When you read tutorials it usually gives you sample datasets to work with, often public datasets that end up becoming the foundation of repeating code so that you can learn something. The ones I see most are:
- Titanic (data about survival, class, age)
- Iris (can be loaded from the R library “datasets”)
- MPG or mtcars (data about gas mileage by brand of car)
R has many automatically loaded datasets, which make them easy to practice with, some examples are listed out here.
The nice part of using these datasets is that you can easily check your work with the tutorial, and it’s not difficult to understand where you may be off.
The bummer about using these datasets is: it’s boring.
So, I would encourage new learners who are trying to get through coding and struggling to pursue it in two routes.
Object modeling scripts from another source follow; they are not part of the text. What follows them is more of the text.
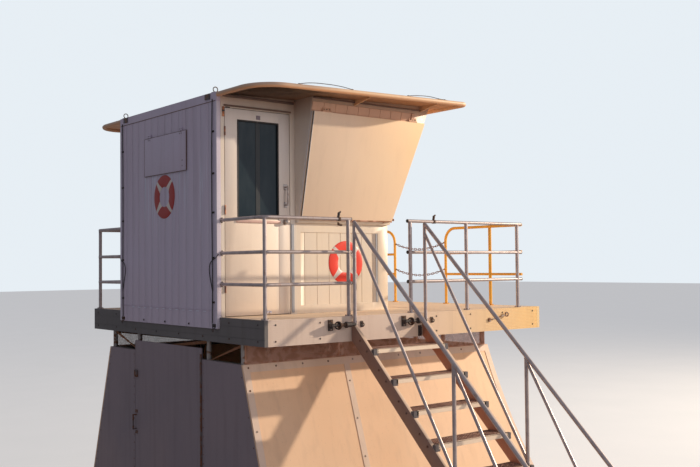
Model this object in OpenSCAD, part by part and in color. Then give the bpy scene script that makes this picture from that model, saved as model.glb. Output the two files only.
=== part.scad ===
// Lifeguard tower: a moulded cabin with flared window walls on a deck,
// over a panelled base with sloping sides, reached by a steel stair.
// Millimetres, +Z up, +X towards the sea, -Y the stair side ("near"), +Y "far".
// The origin lies on the ground under the middle of the base's cross sill.

/* [Deck] */
// Height of the deck's top above the ground
deck_top = 2625; // [2400:5:2800]
// Length of the deck, from its back edge to its sea edge
deck_len = 3760; // [3700:10:4000]
// Width of the deck
deck_wid = 3700; // [3640:10:3900]
// Depth of the fascia boards
fascia_h = 240; // [200:5:260]
// Thickness of the fascia boards
fascia_t = 38; // [30:1:45]
// Thickness of the floor plate
floor_t = 25; // [18:1:30]
// Width of a deck beam
beam_w = 80; // [60:5:100]
// Depth of a joist
joist_h = 140; // [100:5:160]
// Thickness of a joist
joist_t = 40; // [30:1:50]

/* [Base] */
// Length of the base on the ground
base_len = 3845; // [3780:5:3900]
// Width of the base on the ground
base_wid = 4290; // [4200:10:4400]
// Width of the base at the top of its panels
base_top_wid = 2880; // [2800:10:3000]
// Distance of the base's back in from the deck's back edge
base_back_in = 20; // [10:5:40]
// Drop from the deck's top to the top of the panels
panel_drop = 430; // [400:5:460]
// Lean of the front panel at its top, in degrees
front_lean_top = 3; // [1:0.5:5]
// Lean of the front panel below its curve, in degrees
front_lean_low = 18; // [15:0.5:20]
// Height above the ground at which the front panel's curve ends
front_knee_z = 955; // [900:5:1000]
// Thickness of a base panel
panel_t = 18; // [15:1:22]
// Side of the base frame's square tube
tube_w = 50; // [40:1:55]
// Height of the ground sill
sill_h = 60; // [50:5:80]
// Radius of the short posts between base and deck
stub_r = 25; // [20:1:25]
// Width of the base's cover strips
trim_w = 70; // [50:5:90]
// Thickness of the base's cover strips
trim_t = 5; // [3:1:8]
// Place of the side panels' joint, from the base's back
panel_joint_x = 1220; // [1100:10:1400]

/* [Base door] */
// Width of the base door's leaf
base_door_w = 1476; // [1300:2:1500]
// Place of the base door's hinge edge, from the middle of the tower
base_door_y = -683; // [-700:1:-640]
// Drop from the deck's top to the top of the base door
base_door_drop = 320; // [300:5:340]
// Thickness of the base door's leaf
base_door_t = 12; // [8:1:13]
// Clearance under the base door's leaf
base_door_lift = 30; // [20:5:60]

/* [Cabin] */
// Width of the cabin
cab_wid = 2140; // [2100:10:2200]
// Length of the cabin's lower walls
cab_len = 2170; // [2100:10:2300]
// Thickness of the cabin's walls
wall_t = 45; // [40:1:50]
// How far the cabin's back face stands proud of the deck's back edge
skirt_out = 25; // [15:1:30]
// How far the cabin's back wall hangs below the deck's top
skirt_h = 110; // [80:5:140]
// Height of the lower walls
low_wall_h = 930; // [880:10:960]
// Length of wall from the cabin's back face to the flare
rear_len = 925; // [920:5:980]
// How far the side flare stands out at its foot
flare_foot = 35; // [30:1:60]
// How far the side flare stands out at its head
flare_head = 296; // [200:2:320]
// How far the front flare stands out at its foot
flare_front_foot = 5; // [5:1:40]
// How far the front flare stands out at its head
flare_front_head = 325; // [200:5:360]
// Height above the deck where the flare's head is measured
flare_h = 2120; // [2100:5:2150]
// Height above the deck of the bottom of the window openings
window_z0 = 1040; // [1020:5:1100]
// Drop from the roof's lower end to the top of the window openings
window_drop = 226; // [200:2:260]
// Thickness of a shutter
shutter_t = 30; // [20:1:40]
// Height above the deck of a shutter's bottom edge
shutter_z0 = 970; // [960:5:990]
// Drop from the roof's lower end to a shutter's top edge
shutter_drop = 136; // [120:2:160]

/* [Roof] */
// Length of the roof
roof_len = 2735; // [2680:5:2800]
// Width of the roof
roof_wid = 3640; // [3500:10:3700]
// Height of the roof's top at its back, above the deck
roof_back_h = 2186; // [2170:1:2200]
// Height of the roof's top at its front, above the deck
roof_front_h = 2250; // [2240:1:2280]
// How far the roof's rim stands out behind the cabin's back face
roof_back_out = 5; // [0:1:10]
// Thickness of the roof plate
roof_t = 14; // [10:1:20]
// Radius of the rolled rim
roof_bead_r = 24; // [20:1:26]
// Corner radius at the roof's back
roof_back_r = 330; // [250:10:400]
// Corner radius at the roof's front
roof_front_r = 110; // [80:10:160]

/* [Cabin door] */
// Width of the door leaf
door_w = 762; // [740:1:770]
// Drop from the roof's lower end to the top of the door leaf
door_drop = 149; // [140:1:190]
// Thickness of the door leaf
door_t = 38; // [30:1:42]
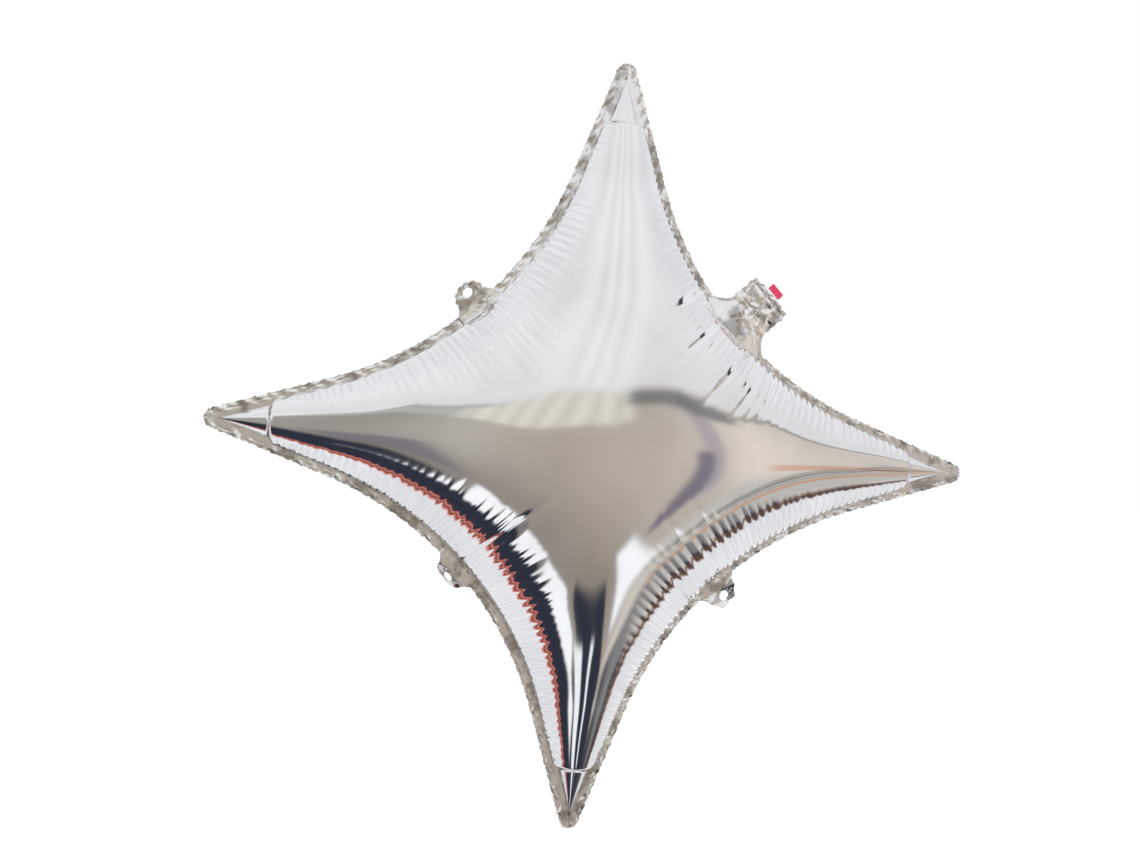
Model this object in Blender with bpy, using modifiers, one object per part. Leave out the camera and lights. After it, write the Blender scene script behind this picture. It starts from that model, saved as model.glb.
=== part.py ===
"""Four-point star foil balloon: two inflated foil films on one welded seam, with tabs and a filling neck.

The star stands in the XZ plane with one arm along each of +X, +Z, -X and -Z. Its front film bulges
towards -Y and its back film towards +Y. The origin is the centre of the balloon. Sizes are in metres.
"""

import math

import bmesh
import bpy
from mathutils import Matrix

MM = 0.001

# Outline of the welded seam's outer edge, the same on all four sides
TIP_REACH = 270 * MM
TIP_ROUND = 7 * MM
TIP_HALF_ANGLE = math.radians(19)
WAIST_REACH = 131 * MM

# Films and weld
FILM_THICKNESS = 1.6 * MM
FLANGE_THICKNESS = 0.6 * MM
SEAM_INSET = 5.2 * MM
TIP_SEAM_INSET = 8.2 * MM
FLANGE_WIDTH = 12 * MM
RING_REACH = 227 * MM
RING_LENGTH = 3 * MM
TOUCH_GAP = 0.3 * MM

# Inflated height from the distances to the four sides: how full, how round, how far opposite sides count
CROWN_FULLNESS = 1.15
CROWN_POWER = 2.5
CROWN_OPPOSITE_SHARE = 20

# Pleats that the seam draws into each film: every second section between two rings lies in one
PLEAT_DEPTH = 1.5 * MM
PLEAT_REACH = 52 * MM
PLEAT_ROOT_SHARE = 0.35

# Straight root land on the flange under each hang tab
LAND_REACH = WAIST_REACH + 3 * MM
LAND_HALF_WIDTH = 12 * MM
LAND_FOOT_HALF_WIDTH = 17 * MM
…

1. Where can you apply it in your work?
This is a great question because it means you’re getting real-time practice with work that is meaningful (hopefully). Plus, if you have a network at your job, you’ll likely get feedback or can use it to connect with others on what they’ve done. If you use code to produce outputs for presentations or client-facing work, you can also see how you’ve progressed over time. And if you’re anything like me, you can learn how efficient you grow in your coding by tracking your time with a program like toggl (which has it’s own analytics too!) and comparing it to a previous month when you’ve worked on a similar task.
2. What is interesting in your life, personally that can be captured through data?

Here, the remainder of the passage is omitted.